Initiating Structure
Behavior that managers engage in to ensure that work gets done, subordinates perform their jobs acceptably, and the organization is efficient and effective.
Contingency Models
Whether or not a manager is an effective leader is the result of the interplay between what the manager is like, what he or she does, and the situation in which leadership takes place.
Fiedler’s Model
Personal characteristics can influence leader effectiveness and a leader's style is the manager’s characteristic approach to leadership.
Relationship-Oriented Leaders
Leaders whose primary concern is to develop good relations with their subordinates and to be liked by them.
Task-Oriented Leaders
Leaders whose primary concern is to ensure that subordinates perform at a high level and focus on task accomplishment.
Leader-Member Relations
The extent to which followers like, trust, and are loyal to their leader; a determinant of how favorable a situation is for leading.
Task Structure
The extent to which work is clear-cut so that a leader’s subordinates know what needs to be accomplished and how to go about doing it; when high, the situation is more favorable for leading.
Position Power
The amount of legitimate, reward, and coercive power leaders have by virtue of their position; leadership situations more favorable for leading when position power is strong.
Path-Goal Theory
Effective leaders motivate subordinates to achieve goals by clearly identifying the outcomes that subordinates are trying to obtain, rewarding workers with these outcomes for high-performance and goal attainment, and clarifying the paths to the attainment of the goals.
Directive Behaviors
Setting goals, assigning tasks, showing subordinates how to complete tasks, and taking concrete steps to improve performance.
Supportive Behavior
Expressing concern for subordinates and looking out for their best interests.
Participative Behavior
Giving subordinates a say in matters that affect them.
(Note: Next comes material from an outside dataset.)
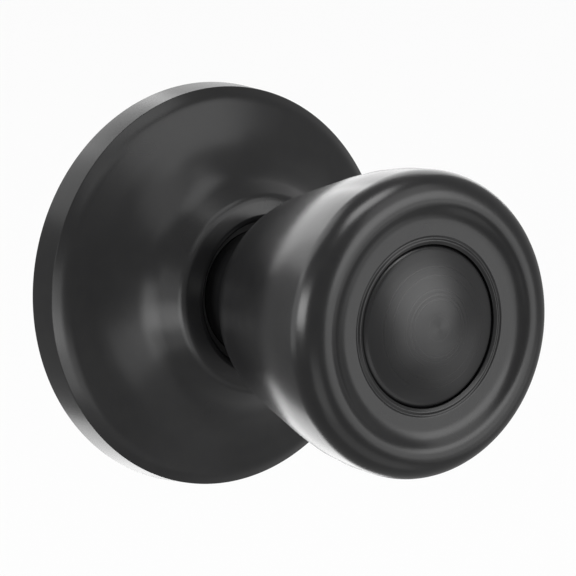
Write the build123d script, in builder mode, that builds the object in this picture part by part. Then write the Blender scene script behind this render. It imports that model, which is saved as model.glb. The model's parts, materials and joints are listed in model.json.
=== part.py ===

Achievement-Oriented Behavior
Setting very challenging goals, believing in workers’ abilities.
Leader Substitutes Model
A characteristic of a subordinate or characteristic of a situation or context that acts in place of the influence of a leader and makes leadership unnecessary.
Transformational Leadership
Makes subordinates aware of the importance of their jobs and performance to the organization, makes subordinates aware of their own needs for personal growth and development, and motivates workers to work for the good of the organization, not just themselves.
Charismatic Leader
An enthusiastic, self-confident transformational leader who is able to clearly communicate his or her vision of how good things could be.
Intellectual Stimulation
Behavior a leader engages in to make followers be aware of problems and view these problems in new ways, consistent with the leader’s vision.
Developmental Consideration
Behavior a leader engages in to support and encourage followers and help them develop and grow on the job.
Transactional Leadership
Transactional leaders motivate subordinates by rewarding them for high performance and reprimanding them for low performance.
Emotional Intelligence
Helps leaders develop a vision for their firm, motivates subordinates to commit to the vision, and energizes subordinates to work to achieve the vision.